---------- Material for this task

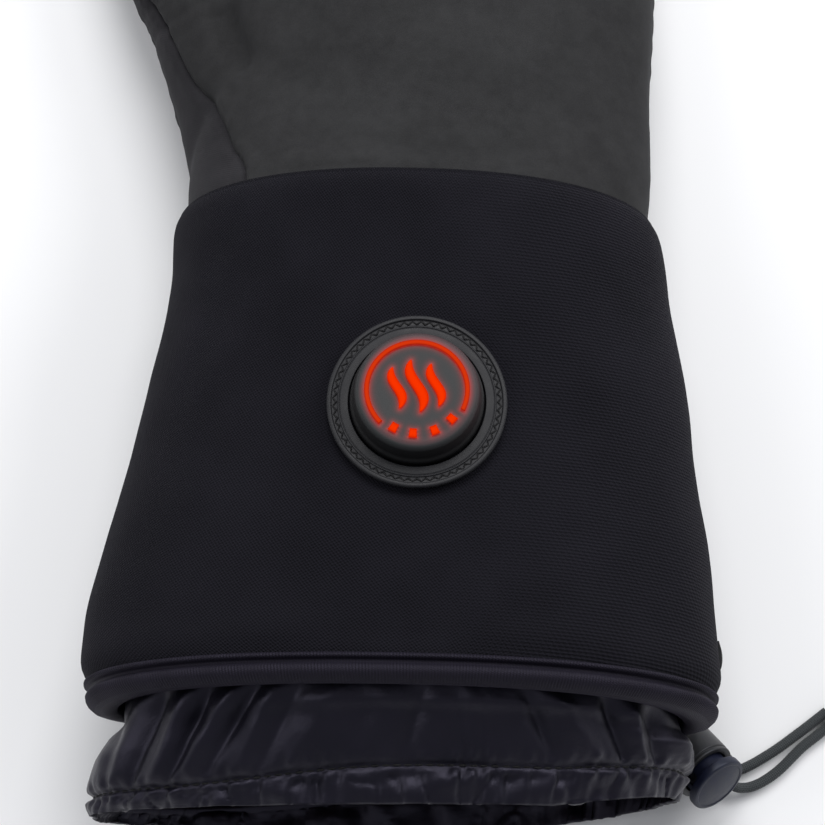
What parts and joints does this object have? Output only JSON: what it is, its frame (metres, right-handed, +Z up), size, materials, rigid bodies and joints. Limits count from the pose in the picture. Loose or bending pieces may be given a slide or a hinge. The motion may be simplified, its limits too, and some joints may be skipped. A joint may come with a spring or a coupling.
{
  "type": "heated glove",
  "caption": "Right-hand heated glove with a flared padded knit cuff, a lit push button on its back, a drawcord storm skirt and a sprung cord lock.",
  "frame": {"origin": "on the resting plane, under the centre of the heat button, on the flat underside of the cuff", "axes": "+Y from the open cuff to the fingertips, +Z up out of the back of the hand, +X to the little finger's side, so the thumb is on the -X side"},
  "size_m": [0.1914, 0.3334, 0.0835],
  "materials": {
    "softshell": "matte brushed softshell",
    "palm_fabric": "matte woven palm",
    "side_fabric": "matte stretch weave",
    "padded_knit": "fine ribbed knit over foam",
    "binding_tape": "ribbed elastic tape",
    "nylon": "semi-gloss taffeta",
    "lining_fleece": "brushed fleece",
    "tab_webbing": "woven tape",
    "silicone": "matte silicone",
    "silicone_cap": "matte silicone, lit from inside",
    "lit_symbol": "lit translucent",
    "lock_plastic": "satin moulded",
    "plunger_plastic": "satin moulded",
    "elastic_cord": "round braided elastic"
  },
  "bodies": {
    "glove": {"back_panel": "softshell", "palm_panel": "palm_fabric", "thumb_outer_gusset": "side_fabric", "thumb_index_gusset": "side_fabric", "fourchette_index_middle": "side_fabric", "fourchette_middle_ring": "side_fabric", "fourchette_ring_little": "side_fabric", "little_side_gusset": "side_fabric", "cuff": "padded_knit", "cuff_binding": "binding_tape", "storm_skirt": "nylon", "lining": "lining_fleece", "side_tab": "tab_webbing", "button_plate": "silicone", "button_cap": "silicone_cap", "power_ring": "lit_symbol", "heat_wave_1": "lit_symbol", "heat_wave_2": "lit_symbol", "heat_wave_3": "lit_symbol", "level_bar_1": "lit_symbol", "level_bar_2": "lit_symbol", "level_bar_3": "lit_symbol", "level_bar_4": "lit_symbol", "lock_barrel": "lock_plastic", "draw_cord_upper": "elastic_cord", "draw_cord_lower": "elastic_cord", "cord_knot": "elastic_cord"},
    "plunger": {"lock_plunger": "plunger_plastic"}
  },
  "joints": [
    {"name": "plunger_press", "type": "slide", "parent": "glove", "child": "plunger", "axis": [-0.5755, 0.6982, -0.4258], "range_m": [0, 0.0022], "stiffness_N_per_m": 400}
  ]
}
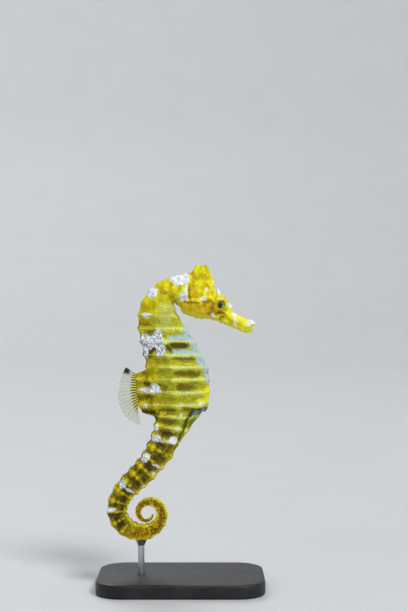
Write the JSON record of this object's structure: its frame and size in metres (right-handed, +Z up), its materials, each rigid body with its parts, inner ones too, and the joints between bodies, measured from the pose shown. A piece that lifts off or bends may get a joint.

--------------------

- [What is needed] In full and verbatim, repeat the records given above.

- [Solution for this task]
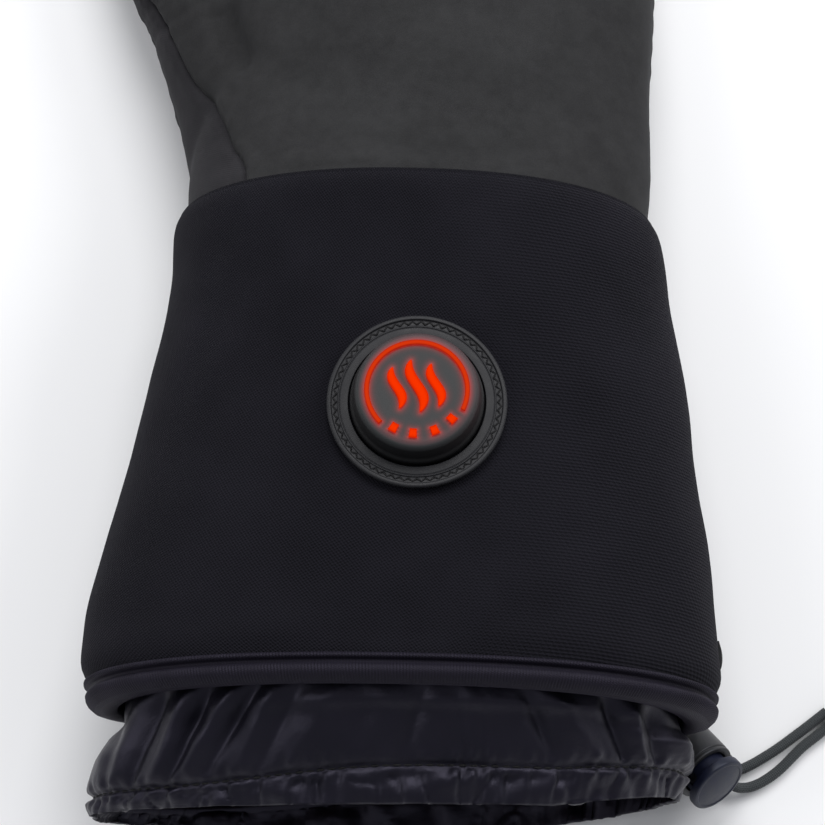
What parts and joints does this object have? Output only JSON: what it is, its frame (metres, right-handed, +Z up), size, materials, rigid bodies and joints. Limits count from the pose in the picture. Loose or bending pieces may be given a slide or a hinge. The motion may be simplified, its limits too, and some joints may be skipped. A joint may come with a spring or a coupling.
{
  "type": "heated glove",
  "caption": "Right-hand heated glove with a flared padded knit cuff, a lit push button on its back, a drawcord storm skirt and a sprung cord lock.",
  "frame": {"origin": "on the resting plane, under the centre of the heat button, on the flat underside of the cuff", "axes": "+Y from the open cuff to the fingertips, +Z up out of the back of the hand, +X to the little finger's side, so the thumb is on the -X side"},
  "size_m": [0.1914, 0.3334, 0.0835],
  "materials": {
    "softshell": "matte brushed softshell",
    "palm_fabric": "matte woven palm",
    "side_fabric": "matte stretch weave",
    "padded_knit": "fine ribbed knit over foam",
    "binding_tape": "ribbed elastic tape",
    "nylon": "semi-gloss taffeta",
    "lining_fleece": "brushed fleece",
    "tab_webbing": "woven tape",
    "silicone": "matte silicone",
    "silicone_cap": "matte silicone, lit from inside",
    "lit_symbol": "lit translucent",
    "lock_plastic": "satin moulded",
    "plunger_plastic": "satin moulded",
    "elastic_cord": "round braided elastic"
  },
  "bodies": {
    "glove": {"back_panel": "softshell", "palm_panel": "palm_fabric", "thumb_outer_gusset": "side_fabric", "thumb_index_gusset": "side_fabric", "fourchette_index_middle": "side_fabric", "fourchette_middle_ring": "side_fabric", "fourchette_ring_little": "side_fabric", "little_side_gusset": "side_fabric", "cuff": "padded_knit", "cuff_binding": "binding_tape", "storm_skirt": "nylon", "lining": "lining_fleece", "side_tab": "tab_webbing", "button_plate": "silicone", "button_cap": "silicone_cap", "power_ring": "lit_symbol", "heat_wave_1": "lit_symbol", "heat_wave_2": "lit_symbol", "heat_wave_3": "lit_symbol", "level_bar_1": "lit_symbol", "level_bar_2": "lit_symbol", "level_bar_3": "lit_symbol", "level_bar_4": "lit_symbol", "lock_barrel": "lock_plastic", "draw_cord_upper": "elastic_cord", "draw_cord_lower": "elastic_cord", "cord_knot": "elastic_cord"},
    "plunger": {"lock_plunger": "plunger_plastic"}
  },
  "joints": [
    {"name": "plunger_press", "type": "slide", "parent": "glove", "child": "plunger", "axis": [-0.5755, 0.6982, -0.4258], "range_m": [0, 0.0022], "stiffness_N_per_m": 400}
  ]
}
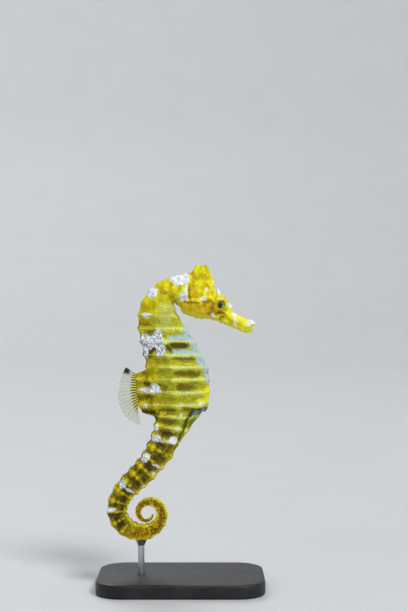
Write the JSON record of this object's structure: its frame and size in metres (right-handed, +Z up), its materials, each rigid body with its parts, inner ones too, and the joints between bodies, measured from the pose shown. A piece that lifts off or bends may get a joint.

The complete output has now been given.